Question:  We learned this weekend that a wealth of modern conveniences, from a dog blanket to car keys to digital cameras to trinket fans can cause crazy EM radiation that will register on readings from the GBT and other radio telescopes. While some ground-sourced EM radiation is recurring and predictable, many of these sources are active only when operated. While you can track down many sources with your specially-equipped truck (EMITT?), a more all-encompassing and passive approach might benefit the astronomers. Would there be value in surrounding the telescope with smaller antennae that would pick up and triangulate stronger EM signals and form a kind of noise-canceling knowledge that could be used to mask the received signals? Or would there perhaps be value in surrounding the telescope with an enormous Faraday-cage fence?
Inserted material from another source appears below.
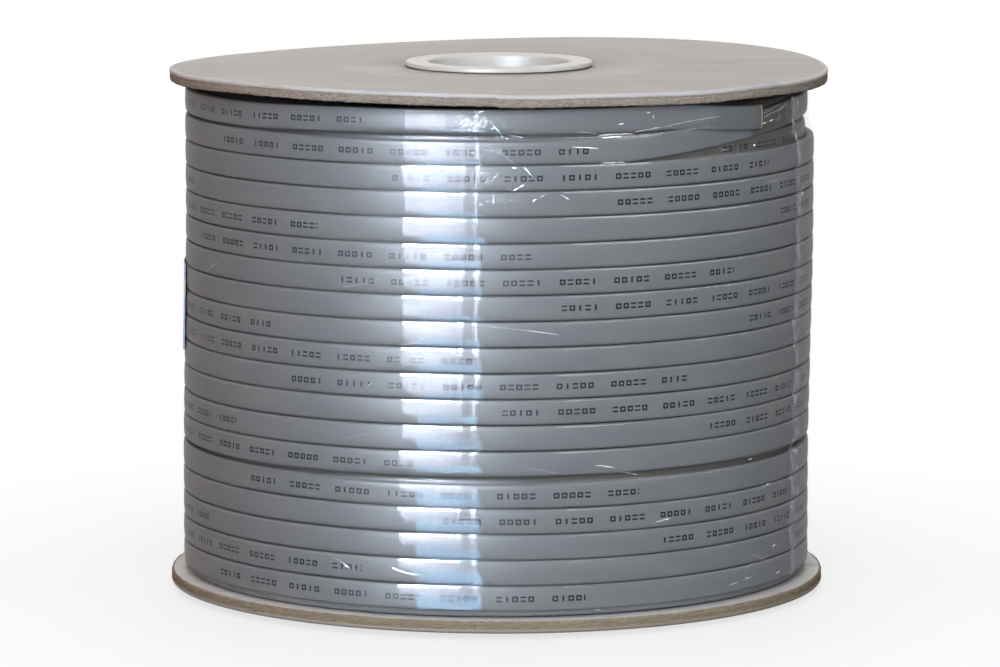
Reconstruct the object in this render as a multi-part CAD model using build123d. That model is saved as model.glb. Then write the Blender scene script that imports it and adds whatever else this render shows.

Of course, the trinket fan demonstrated that some signals are not blocked by a Faraday cage.  — Daniel

Answer:  The separate RFI measurement system would certainly help with identifying sources of RFI, and would function as a real-time measurement system.  An array of RFI measuring antennas, though, likely would not provide much location capabilities as the wavelengths that sources of RFI emit at are quite long, making the triangulation capabilities of an array rather poor.  As for placing a Faraday cage around a telescope, the problem would be in the fact that it would interfere with the reception capabilities of the telescope.  The fact is that we are facing a more crowded RFI environment in radio astronomy, which has forced us to concentrate of ways of making our telescope reception patterns more efficient (i.e. better concentrated on measuring the astronomical sources, and *not* sources of RFI) and monitoring known sources of RFI.